I know that eating street food is risky, but I've gotten sick from more often from restaurants than from street food.  Also, I'm lazy and cheap and don't mind taking risks if they usually pay off.  Plus, street food can be really tasty.

Here in Tashkent, the most common street food is somsas.  Somsas are very unique to this area (in Tajikistan, they were called sambusas), and are quite yummy - especially when they're hot.  They have a flaky pastry wrapped around a filling which is then baked inside a tandir oven.  The most common filling is meat, either ground or in chunks, but I've also had potato and (my personal favorite), diced pumpkin.  Until you've had a somsa, you can't quite grasp the amazing deliciousness, and if you're live in any but a few cities in the U.S., you probably won't ever get the chance.  

Somsa stands are everywhere here - on semi-major streets, there are somsa stands about every hundred feet.  They're pretty easy to set up - get a tandir oven and a gas connection and you're in business - so they must be every other Uzbek's dream of a small business, to judge by how many there are.

About half to two-thirds of the somsa sands seem to be defunct whenever I drive by them, so I've stuck to a stand that is about seven or eight minutes away from our house.  Their somsas have always been tasty, they're always open when I go to buy somsas, and they always have them.  It's this amazing business model - have food when people want to buy it and they'll come back to you for repeat business.  Crazy.

This last week was the big holiday of the year - New Year.  The whole country has work and school off and it's time when everyone is visiting family or out and about.  We spent the holiday days (the embassy had already given everyone three days off even before the shutdown) cleaning the house in our annual Put Everything Back Where It Belongs celebration of the New Year.  To celebrate finishing, we took the children to a local trampoline park.  The winter so far has been very cloudy and rainy, so we've had to take our fun inside.  
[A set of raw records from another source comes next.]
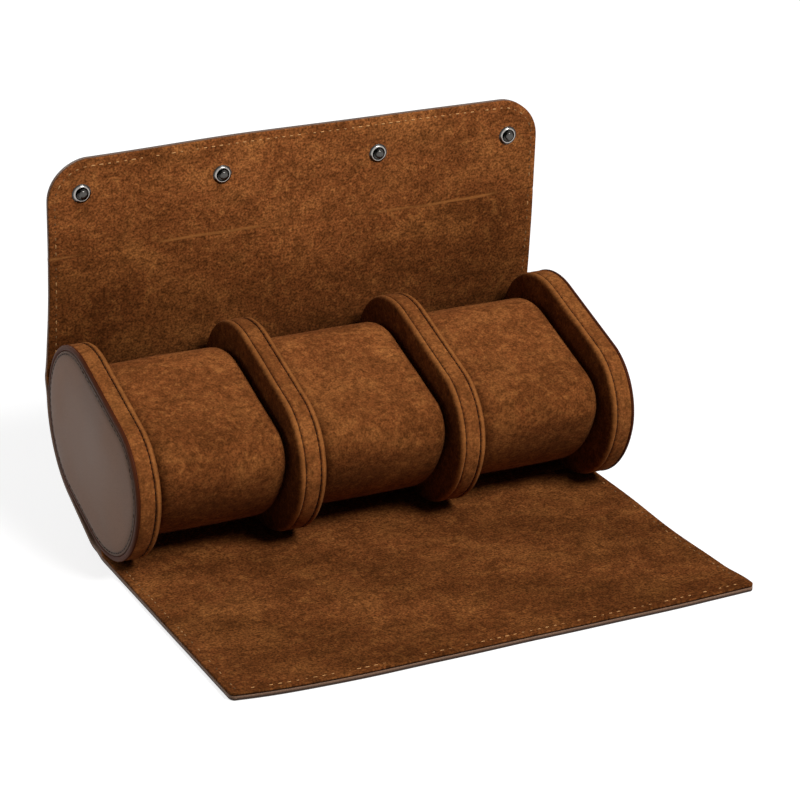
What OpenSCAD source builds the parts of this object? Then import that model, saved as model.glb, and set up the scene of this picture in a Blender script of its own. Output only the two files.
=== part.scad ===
// Watch travel case: a boxed body with three pillows, wrapped in one leather sheet whose
// back and front flaps fold over each other and close with press studs.
// X runs along the case, +Z is up and -Y is the side that the front flap lies on.
// The origin is on the table, under the lowest line of the body.

/* [Body] */
// Width over the two end caps
case_width = 214; // [190:1:300]
// Length of the rounded profile of caps and dividers
profile_length = 100; // [96:1:130]
// Height of the rounded profile
profile_height = 67; // [66:0.5:84]
// Radius of the profile's front top corner
front_top_r = 26; // [15:0.5:26]
// Radius of the profile's front low corner
front_low_r = 40; // [37:0.5:40.5]
// Lean of the profile, back end up, in degrees
lean = 19; // [15:0.5:21]

/* [Wrap] */
// Thickness of the outer leather
leather_t = 1.8; // [1.2:0.1:2.6]
// Thickness of the suede lining
lining_t = 1.2; // [1:0.1:2]
// Running gap between the closed wrap and the body
fit_gap = 0.3; // [0.2:0.05:0.8]
// How far back the flat foot reaches from the body's lowest line
foot_back = 15.5; // [8:0.5:18]

/* [Front flap] */
// Folds round the front low corner
low_folds = 4; // [3:1:5]
// Folds round the front top corner
top_folds = 3; // [2:1:4]
// Corner radius of the end panel
front_corner_r = 3.5; // [1:0.5:15]

/* [Back flap] */
// Folds over the back top corner, the crease included
back_folds = 4; // [3:1:6]
// Length of the end panel past the crease
back_panel = 42.8; // [38:0.1:46]
// Corner radius of the end panel
back_corner_r = 17.5; // [2:0.5:24]
// How far the first fold stands open of straight at rest, in degrees
first_set = 9; // [0:0.5:12]
// How far each next fold stands open of straight at rest, in degrees
back_set = 2.5; // [0:0.1:4]
// How far the crease, the last fold, stands open of straight at rest, in degrees
crease_set = 1; // [0:0.5:8]
// How much further the first fold opens, in degrees
back_extra = 8; // [0:0.5:10]

/* [End caps] */
// Thickness of a whole end cap
cap_t = 10.8; // [9:0.1:14]
// Width and depth of the leather piping rim
piping_w = 3; // [2:0.1:4]
// Depth of the leather panel inside the rim
cap_panel_t = 2.4; // [1:0.1:2.6]
// Thickness of the padded suede face on the inside
cap_face_t = 2.6; // [1.5:0.1:3.5]
// Thickness of the suede band round the boards
band_t = 1.2; // [0.6:0.1:2]

/* [Dividers] */
// Distance of each divider's middle from the middle of the case
divider_x = 34.2; // [26:0.2:40]
// Thickness of a whole divider
divider_t = 11.6; // [9:0.1:14]
// Thickness of each padded suede face
divider_face_t = 2.6; // [1.5:0.1:3.5]

/* [Pillows] */
// Gap between a pillow's end and the wall beside it
pillow_gap = 2.4; // [1:0.1:5]
// Inset of a pillow from the profile at the front, top and back
pillow_inset = 8.4; // [5:0.1:10]
// Radius of a pillow's front low corner
pillow_low_r = 47; // [44:0.5:47.5]
// Radius of a pillow's front top corner
pillow_top_r = 13.6; // [11:0.2:14]
// Radius of a pillow's soft shoulders
shoulder_r = 9; // [4:0.5:10]
// Thickness of the pillow cover
cover_t = 1.2; // [0.6:0.1:2]
// How far a pillow lies above the lining
pillow_seat_gap = 0.3; // [0.2:0.05:0.6]

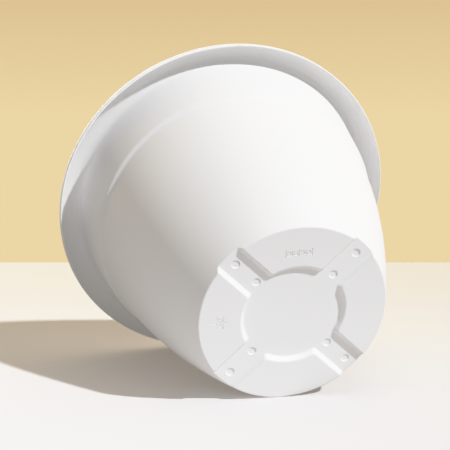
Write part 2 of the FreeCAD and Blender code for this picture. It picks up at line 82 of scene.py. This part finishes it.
class Finish:
    """A material's nodes.  node() adds any one and gives back one of its outputs."""

    def __init__(self, name):
        self.material = bpy.data.materials.new(name)
        self.material.use_nodes = True
        self.tree = self.material.node_tree
        self.tree.nodes.clear()
        self.place = self.node("TexCoord", output="Object")

    def node(self, kind, settings=None, sockets=None, output=0):
        made = self.tree.nodes.new("ShaderNode" + kind)
        for key, value in (settings or {}).items():
            setattr(made, key, value)
        for key, value in (sockets or {}).items():
            if isinstance(value, Value):
                self.tree.links.new(value.socket, made.inputs[key])
            elif value is not None:
                made.inputs[key].default_value = value
        return Value(self, made.outputs[output])

    def axis(self, name):
        return self.node("SeparateXYZ", None, {"Vector": self.place}, name)

    def noise(self, scale, detail=2.0, roughness=0.5, stretch=(1.0, 1.0, 1.0), kind="Noise"):
        vector = self.place
        if stretch != (1.0, 1.0, 1.0):
            vector = self.node("Mapping", None, {"Vector": self.place, "Scale": stretch})
        if kind == "Voronoi":
            return self.node("TexVoronoi", None, {"Vector": vector, "Scale": scale})
        return self.node("TexNoise", None, {
            "Vector": vector, "Scale": scale, "Detail": detail, "Roughness": roughness})

    def tint(self, factor, low, high):
        """Colour that goes from low to high with factor."""
        return self.node("Mix", {"data_type": "RGBA"}, {
            0: factor, 6: as_rgba(low), 7: as_rgba(high)}, 2)

    def bump(self, height, depth, strength, under=None):
        """Surface relief of a height in metres, on top of the relief under it."""
        return self.node("Bump", None, {
            "Height": height, "Distance": depth, "Strength": strength, "Normal": under})

    def shader(self, **sockets):
        """Ends the material in a Principled surface and gives the material back."""
        named = {key.replace("_", " "): value for key, value in sockets.items()}
        surface = self.node("BsdfPrincipled", None, named)
        self.node_out(surface)
        return self.material

    def node_out(self, surface):
        out = self.tree.nodes.new("ShaderNodeOutputMaterial")
        self.tree.links.new(surface.socket, out.inputs["Surface"])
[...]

The children finished their hour of jumping right around lunch time, so I hit on a wonderful idea - stop by our local somsa shack and get some hot, flaky somsas for lunch.  All of the children were happy with having a yummy meal and I was happy to feed everyone for about seven dollars.  It was a brilliant plan.

When we got to the somsa stand, the man at the window indicated by waving at the covered oven that they somsas weren't finished yet.  It was cold and I didn't want to wait for an indeterminate time (my Russian fled me when I tried to remember how to ask 'how long'), so I hopped in the car and we drove to the next stand, about 150 feet down the road.  This one had a lock on it, so we figured that meant closed and did a u-turn to circle back to our original stand.  

By the time we returned, there were two or three men waiting for the fresh somsas.  As we watched, three or four man joined the crowd.  Sophia, who really wanted somsas, decided to claim her own place in line and made Kathleen join her.  I didn't want to stand in the cold, so told myself I was letting my children learn to be independent.  By the end of ten more minutes, there was quite a crowd milling around and we were starting to get nervous.  I tried to calm everyone down.  "These are just individual people," I told the hungry crowd, "they're probably only buying a few apiece."

Finally, the somsas were done and the man at the window started handing them out.  When the first customer walked away with several bags stuffed full, I started getting nervous.  When the third customer walked away with an entire basin full, I started panicking.  How many somsas does one person need??

I cheered the girls on as they detirminedly pushed their way to the front of the crowd - they've definitely learned the art of the shove while living in this part of the world.  But as bag after bag and basin after basin walked away with hot, fresh, meaty, flaky somsas and the girls never got any, my confidence flagged.  After all, a tandir oven can only hold so many somsas.  By the end there were no people and the girls came back empty-handed.

"We kept telling them we wanted двадцатъ, but nobody paid any attention to us!  They kept talking over our heads and taking all the food," Sophia told us dejectedly, "When we got to the front and asked for twenty, the guy at the window laughed and said he had only two.  Then someone else bought those two."

I told them that they had done a good job and it wasn't their fault that they were two short girls in a crowd of somsa-hungry men.  The boys made up all sorts of insults for the people who took our somsas.  

We decided to press on.  The next stand was fresh out, but we decided we weren't going to give up until we found somsas.  We headed to another area and drove around looking for stands.  We found plenty of stands, but not a one was open and finally, after an hour of seeking somsas, we went home empty-handed and dispirited.  We thought briefly about returning to the first stand for the next batch which was probably ready by then, but were too disheartened to try again.

It would have bad enough if all of the stands had been closed or even if they had all be sold out.  But to wait twenty or thirty minutes, all the time tasting that crisp of fresh pastry and imagining the savory meat juices fill your mouth, only to watch those somsas fill someone else's bowl, is worse.  And to know that they could have been yours of only one person had stopped to let a few little girls who had gotten there before them get some somsas, is even worse.  And worst of all is to know that you could have gotten those somsas yourself if you had been a little less lazy.

So, lesson number one for the day is this: don't try to buy somsas the week of the New Year.  Everyone wants them and it's just easier to cede the field to the locals.

Lesson number two: In a shoving match, grown men will always win over little girls.  Especially when it involves meat.